More particularly, Ubu appealed to what Wilson describes as his “painterly” mindset. “The stage picture is a kind of mask for a text. I very often stage a work – whether it’s The Ring of Wagner or Hamlet – visually first, and then later I add text. The visual book is as important as the audio.”

In life, adds Wilson, what we see is every bit as important as what we hear. And, very often, there is a tension between the two.

“Half an hour ago, I saw Donald Trump on TV. If you listen to what he’s saying, it’s one thing. But if you look, you’ll see it’s a lie. The body doesn’t lie.”

Wilson is reluctant to speculate as to how his first audience in Palma will react to the piece. But he says his highly visual style tends to make for smooth border crossings.

‘Because it’s staged visually, there’s no language barrier’
‘Because it’s staged visually, there’s no language barrier.’ Photograph: Luca Rocchi

“Even tonight, where I speak a lot of the text myself in English, and where I’d say 50% of the public won’t understand the words, because it’s staged visually, there’s no language barrier,” he says, “It’s what you see. What I see is what I see, and what I hear is what I hear. Ideally, anyone can walk into that theatre tonight and get something from it.”

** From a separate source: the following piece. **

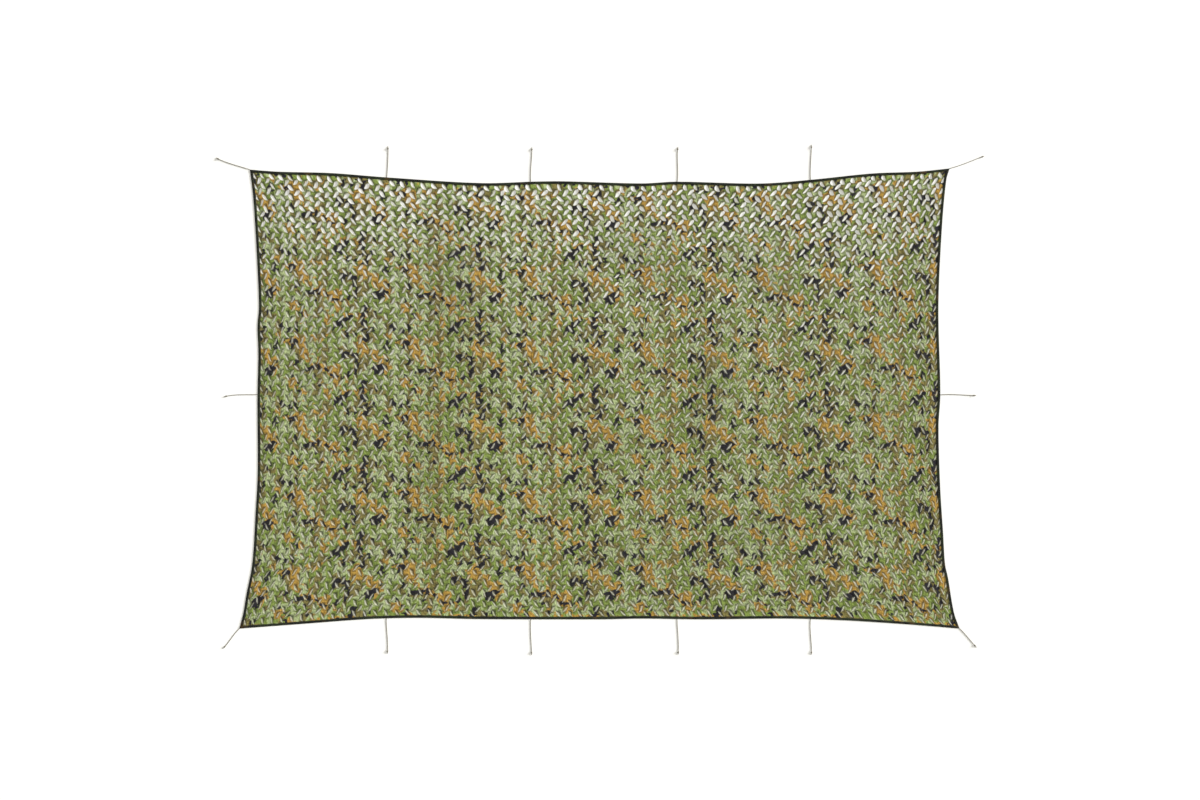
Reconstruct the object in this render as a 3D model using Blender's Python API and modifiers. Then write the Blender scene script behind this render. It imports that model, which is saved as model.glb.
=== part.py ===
"""Leaf-cut camouflage net, about 5 x 3 m, laid out flat, face up, with its ties spread.

The long side runs along X, the short side along Y, and the net lies on z = 0.
Every size is in metres. The pieces are the net's cloth, four strips of binding tape folded
over its edges, and fourteen short ties of cord, each with a stopper knot at its free end.
"""

import math
from collections import namedtuple

import bpy
from mathutils import Vector

# ---------------------------------------------------------------- driving dimensions

CLOTH_THICKNESS = 0.003     # the cloth with its curled leaf edges
TAPE_WIDTH = 0.018          # binding tape that shows on each face
TAPE_THICKNESS = 0.001
TAPE_FOLD = 0.0025          # how far in from the edge the tape starts to turn round it
CLOTH_INSET = 0.004         # from the outside of the fold to the cloth's own edge
GAP = 0.0003                # between two pieces that touch
TIE_SEAT = 0.0006           # from the fold of the tape to the cut start of a tie
CORD_DIAMETER = 0.0045
KNOT_DIAMETER = 0.011
KNOT_LENGTH = 0.017
KNOT_TAIL = 0.007           # cord that sticks out past the knot
CORD_STEP = 2.6             # cord diameters from one point of a tie to the next
SPANS_LONG = 54             # facets of the cloth along the long side
SPANS_SHORT = 36

Corner = namedtuple("Corner", "x y")
Station = namedtuple("Station", "along drawn_in")
Swell = namedtuple("Swell", "x y half_length half_width turn_deg height")
Tie = namedtuple("Tie", "name side along end_x end_y bow_near bow_far")

# The four corners of the bound net, pulled out by their ties.
TOP_LEFT = Corner(-2.377, 1.556)
TOP_RIGHT = Corner(2.380, 1.5640)
BOTTOM_LEFT = Corner(-2.448, -1.5640)
BOTTOM_RIGHT = Corner(2.448, -1.5640)

# Each edge is drawn in from the straight line between its corners, in shallow scallops from
# tie to tie. "along" is the share of the edge, left to right or bottom to top.
TOP_EDGE = (
    Station(0.0, 0.0), Station(0.04, 0.014), Station(0.115, 0.024), Station(0.195, 0.054),
    Station(0.33, 0.094), Station(0.41, 0.084), Station(0.45, 0.083), Station(0.56, 0.098),
    Station(0.61, 0.087), Station(0.73, 0.100), Station(0.80, 0.076), Station(0.89, 0.033),
    Station(0.955, 0.021), Station(1.0, 0.0),
)
BOTTOM_EDGE = (
    Station(0.0, 0.0), Station(0.085, 0.031), Station(0.18, 0.065), Station(0.25, 0.073),
    Station(0.33, 0.065), Station(0.50, 0.063), Station(0.56, 0.068), Station(0.64, 0.063),
    Station(0.76, 0.068), Station(0.84, 0.056), Station(0.93, 0.028), Station(1.0, 0.0),
)
LEFT_EDGE = (
    Station(0.0, 0.0), Station(0.035, 0.025), Station(0.075, 0.043), Station(0.14, 0.077),
    Station(0.25, 0.092), Station(0.34, 0.100), Station(0.50, 0.087), Station(0.60, 0.086),
    Station(0.66, 0.076), Station(0.70, 0.083), Station(0.80, 0.064), Station(0.94, 0.027),
    Station(1.0, 0.0),
)
RIGHT_EDGE = (
    Station(0.0, 0.0), Station(0.035, 0.036), Station(0.11, 0.071), Station(0.14, 0.089),
    Station(0.21, 0.098), Station(0.31, 0.111), Station(0.44, 0.113), Station(0.51, 0.096),
    Station(0.70, 0.096), Station(0.87, 0.061), Station(0.975, 0.024), Station(1.0, 0.0),
)

# Low soft ridges where the net is slack. Everywhere else it lies flat on the floor.
SWELLS = (
    Swell(-0.98, 0.74, 0.66, 0.27, 97.0, 0.019),
    Swell(-1.03, -0.52, 0.86, 0.31, 88.0, 0.026),
    Swell(0.32, 0.98, 0.48, 0.21, -24.0, 0.015),
    Swell(1.16, 0.86, 0.46, 0.20, -38.0, 0.013),
    Swell(0.78, 0.13, 0.62, 0.22, 80.0, 0.017),
    Swell(0.16, -0.26, 0.42, 0.17, 22.0, 0.013),
    Swell(0.22, -1.00, 0.44, 0.19, 16.0, 0.015),
    Swell(1.22, -0.84, 0.46, 0.20, 28.0, 0.014),
    Swell(-1.93, 0.28, 0.52, 0.19, 84.0, 0.011),
    Swell(1.92, 0.02, 0.56, 0.19, 98.0, 0.011),
)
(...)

If Saturday’s virgin audience was often unsure when to laugh and when to wince, it eventually offered Wilson a standing ovation rather than the riot Jarry had to contend with. And even if the play has lost some of its shock value over the past 100 years, the world it reflects has not.

“It was pretty shocking just to see the TV a half-hour ago,” says Wilson. “The charts and the popularity of Donald Trump. That’s pretty shocking.”

  • Ubu by Robert Wilson is at Es Baluard museum, Palma de Mallorca, until 23 October. Sam Jones’s trip was provided by Es Baluard.